The bottom line of their messages: Focus on improving, not on the Final Four.
“That’s been our message all summer long: We’ve got to get better,” Moser said Monday at the annual Chicago college basketball tipoff luncheon.
“I told (my players) a story: I talked to coaching friends of mine in the profession with breakout years in the program that were followed by not-so-good (seasons). Sometimes guys wanted to skip the process. They wanted to get to March. … Let’s not skip this part of the process. Let’s not skip what’s happening now. We got to March because of what we did in the summer and the fall.”
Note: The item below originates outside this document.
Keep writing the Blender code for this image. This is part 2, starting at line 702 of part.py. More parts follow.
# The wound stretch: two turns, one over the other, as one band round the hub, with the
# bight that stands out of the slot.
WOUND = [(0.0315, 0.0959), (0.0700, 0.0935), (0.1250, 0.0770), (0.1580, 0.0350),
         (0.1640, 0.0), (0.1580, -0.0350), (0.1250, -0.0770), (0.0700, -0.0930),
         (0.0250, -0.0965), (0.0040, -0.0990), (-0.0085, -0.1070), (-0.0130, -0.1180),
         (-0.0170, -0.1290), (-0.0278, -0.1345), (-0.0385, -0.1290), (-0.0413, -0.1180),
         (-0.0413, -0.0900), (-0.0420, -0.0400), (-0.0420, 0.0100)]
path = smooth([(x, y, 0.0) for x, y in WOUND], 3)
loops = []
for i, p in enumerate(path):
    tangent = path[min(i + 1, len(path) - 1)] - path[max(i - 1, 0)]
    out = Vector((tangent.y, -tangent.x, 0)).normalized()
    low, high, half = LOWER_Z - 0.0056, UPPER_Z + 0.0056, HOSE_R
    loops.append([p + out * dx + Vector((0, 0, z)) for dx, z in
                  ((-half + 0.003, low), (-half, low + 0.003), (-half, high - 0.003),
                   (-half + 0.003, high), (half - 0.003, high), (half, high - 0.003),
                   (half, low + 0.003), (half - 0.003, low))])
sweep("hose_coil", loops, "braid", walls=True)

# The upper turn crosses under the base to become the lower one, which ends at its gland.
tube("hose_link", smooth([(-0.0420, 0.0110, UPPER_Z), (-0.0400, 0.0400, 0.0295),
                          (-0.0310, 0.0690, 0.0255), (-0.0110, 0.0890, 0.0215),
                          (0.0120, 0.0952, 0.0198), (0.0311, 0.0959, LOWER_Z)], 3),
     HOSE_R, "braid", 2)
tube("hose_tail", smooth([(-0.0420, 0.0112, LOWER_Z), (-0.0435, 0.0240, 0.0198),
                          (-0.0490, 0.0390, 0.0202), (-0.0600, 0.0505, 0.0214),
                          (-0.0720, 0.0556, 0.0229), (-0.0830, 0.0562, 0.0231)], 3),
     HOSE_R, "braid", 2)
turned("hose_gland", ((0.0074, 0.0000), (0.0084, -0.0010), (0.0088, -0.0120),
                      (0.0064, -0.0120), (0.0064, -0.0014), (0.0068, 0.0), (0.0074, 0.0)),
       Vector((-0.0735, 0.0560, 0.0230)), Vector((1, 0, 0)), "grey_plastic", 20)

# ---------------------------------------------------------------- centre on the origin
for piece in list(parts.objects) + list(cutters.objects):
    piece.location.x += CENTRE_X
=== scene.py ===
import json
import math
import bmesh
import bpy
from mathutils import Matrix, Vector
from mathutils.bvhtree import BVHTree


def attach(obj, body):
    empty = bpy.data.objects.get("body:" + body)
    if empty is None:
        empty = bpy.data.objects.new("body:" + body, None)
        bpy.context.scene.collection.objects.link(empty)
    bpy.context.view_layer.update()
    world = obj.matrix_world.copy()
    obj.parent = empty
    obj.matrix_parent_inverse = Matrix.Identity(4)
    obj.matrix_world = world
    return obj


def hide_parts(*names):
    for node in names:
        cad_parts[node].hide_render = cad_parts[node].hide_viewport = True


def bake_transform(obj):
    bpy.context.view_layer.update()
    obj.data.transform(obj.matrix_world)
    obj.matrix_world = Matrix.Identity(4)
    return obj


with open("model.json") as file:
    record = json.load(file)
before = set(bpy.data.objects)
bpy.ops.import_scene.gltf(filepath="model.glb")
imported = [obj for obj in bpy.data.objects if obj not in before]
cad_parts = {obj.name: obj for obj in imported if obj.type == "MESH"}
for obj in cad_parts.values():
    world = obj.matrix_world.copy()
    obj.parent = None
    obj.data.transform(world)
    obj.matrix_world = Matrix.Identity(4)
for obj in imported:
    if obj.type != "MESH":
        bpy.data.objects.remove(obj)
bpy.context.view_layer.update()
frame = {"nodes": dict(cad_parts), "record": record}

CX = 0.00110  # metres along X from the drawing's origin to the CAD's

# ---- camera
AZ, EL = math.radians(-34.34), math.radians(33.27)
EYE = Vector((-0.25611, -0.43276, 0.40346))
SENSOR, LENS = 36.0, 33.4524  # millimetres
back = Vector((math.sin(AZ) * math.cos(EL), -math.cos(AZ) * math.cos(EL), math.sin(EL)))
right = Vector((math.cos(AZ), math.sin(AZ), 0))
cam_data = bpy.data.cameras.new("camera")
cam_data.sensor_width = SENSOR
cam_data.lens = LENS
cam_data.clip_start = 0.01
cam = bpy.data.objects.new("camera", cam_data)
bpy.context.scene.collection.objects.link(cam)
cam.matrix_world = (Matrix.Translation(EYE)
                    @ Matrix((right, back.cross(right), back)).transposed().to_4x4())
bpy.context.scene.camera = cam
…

What the Ramblers did once they got to March has raised expectations to another level for the encore.
After winning the Missouri Valley’s regular-season title by four games, Loyola swept through the conference tournament in St. Louis to lock up the school’s first NCAA tournament berth since 1985. Then the fun really started.
A buzzer-beating 3-pointer by Donte Ingram upended Miami in the first round. A one-point upset of Tennessee sent the 11th-seeded Ramblers to the Sweet 16. Victories over Nevada and Kansas State in Atlanta made Loyola the South Region champion and a Final Four team for the first time since the 1963 national championship.
While the run ended in San Antonio with a 12-point loss to Michigan — and key players such as Ingram, Ben Richardson and Aundre Jackson have moved on — Loyola returns a significant part of its core: Missouri Valley player of the year Clayton Custer, conference freshman of the year Cameron Krutwig, No. 2 scorer Marques Townes and skilled sophomore guard Lucas Williamson.
“We’re going to go game by game, practice by practice,” Townes said Monday. “We have a lot of younger guys we have to bring along. … We’re learning a lot. The young guys are learning a lot. But we’re not there yet.”
One offseason frustration for Moser has been trying to beef up the nonconference schedule. When a moderator asked him about the topic Monday, he said he was “about to throw up talking about scheduling.”
Power-conference programs often have little interest in scheduling a dangerous mid-major such as the Ramblers, though they do have a Dec. 8 date with Maryland in Baltimore and could face Boston College in the Fort Myers Tip-Off tournament in November.
The highlight of the nonconference schedule is a rematch with Nevada, a likely top-10 team in the preseason rankings, on Nov. 27 at Gentile Arena.
Before the luncheon, Moser told reporters he thinks the Missouri Valley is strong enough this season to receive multiple NCAA tournament bids.
“I think the Valley is going to have four or five teams that are going to be in the top 75, Quadrant 1,” he said.